The leaked conversation was used by the news media to further the narrative that Trump was somehow too close with the Russians and colluding with them to the detriment of American national security. It was also tied in media reports to the ongoing Russia collusion probe.

The Washington Post for instance suggested in a May 21, 2017 article the meeting might have been an act of obstruction of justice.

Mueller, however, concluded that no American, including neither Trump nor anyone around him, had improperly conspired with Moscow, and the Department of Justice declined to recommend any obstruction of justice charges.

Ciaramella's exchange with Kelly — captured in the now unredacted email — shows the May 2017 meeting between Russian diplomats and Trump was simply a routine diplomatic courtesy afforded Lavrov after Putin had agreed to meet Trump's then-new Secretary of State Rex Tillerson earlier that spring. Officials even wrote the meeting had nothing to do with the Russia probe.

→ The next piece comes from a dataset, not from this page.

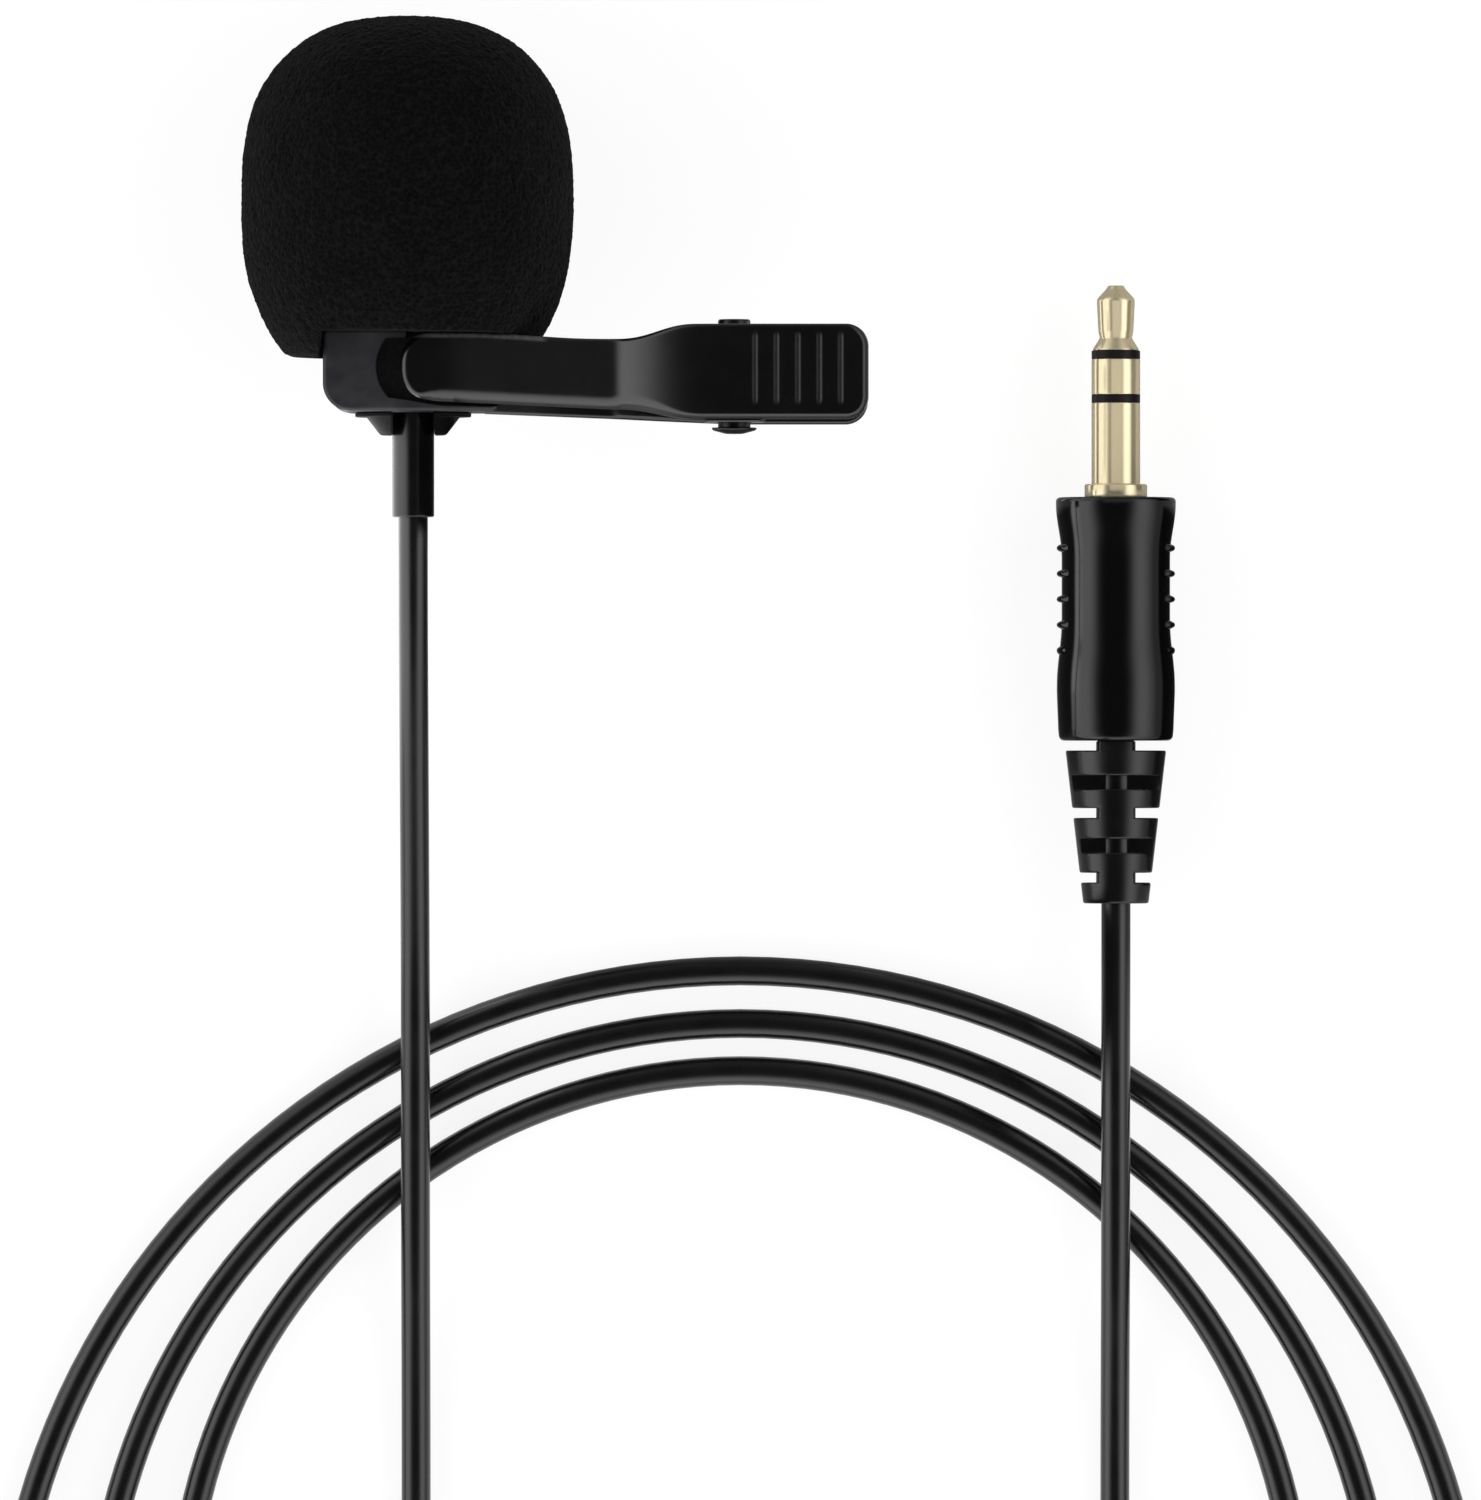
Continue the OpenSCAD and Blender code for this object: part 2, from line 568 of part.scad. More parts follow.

"Can we please get a quick tick tock on how this visit comes together to make clear that it was planned for some time and has nothing to do with the recent events?" Kelly, a strategic communications official inside the NSC, wrote Ciaramella, a CIA analyst on loan to the NSC. "This is normal in the course of diplomacy and reciprocal for Tillerson visit. Need in next 45 minutes please."

Ciaramella responded with a timetable detailing Tillerson's meeting with the Kremlin on April 12, 2017, Trump's call with Putin on May 2, 2017, and the subsequent planning on May 5, 2017 for Trump to greet Lavrov at the White House five days later.

The memo's release in a heavily redacted form on Wednesday to the public interest law firm the Southeastern Legal Foundation raised immediate concerns that federal agencies were still not complying with Trump's order for full transparency in the Russia case. 

It also reinforced longstanding complaints by transparency organizations that federal bureaucracies have a tendency to hide from the American public information it is entitled to see.

The Southeastern Legal Foundation had sued under the Freedom of Information Act and spent a year trying to force the disclosure of the email.

The group applauded O’Brien's decision to release the document Friday without redactions, saying it helped the public understand that a meeting portrayed as nefarious during the Russia collusion controversy was, in  fact, perfectly appropriate and routine.

"SLF is pleased after 366 days that the National Security Council finally released this email in a transparent form to show the public the truth behind the Russia hoax and the attempt by the deep state to take down the president," Kimberly Hermann, the foundation's general counsel, told Just the News.

The foundation has represented Just the News in several of its own FOIA lawsuits against the government.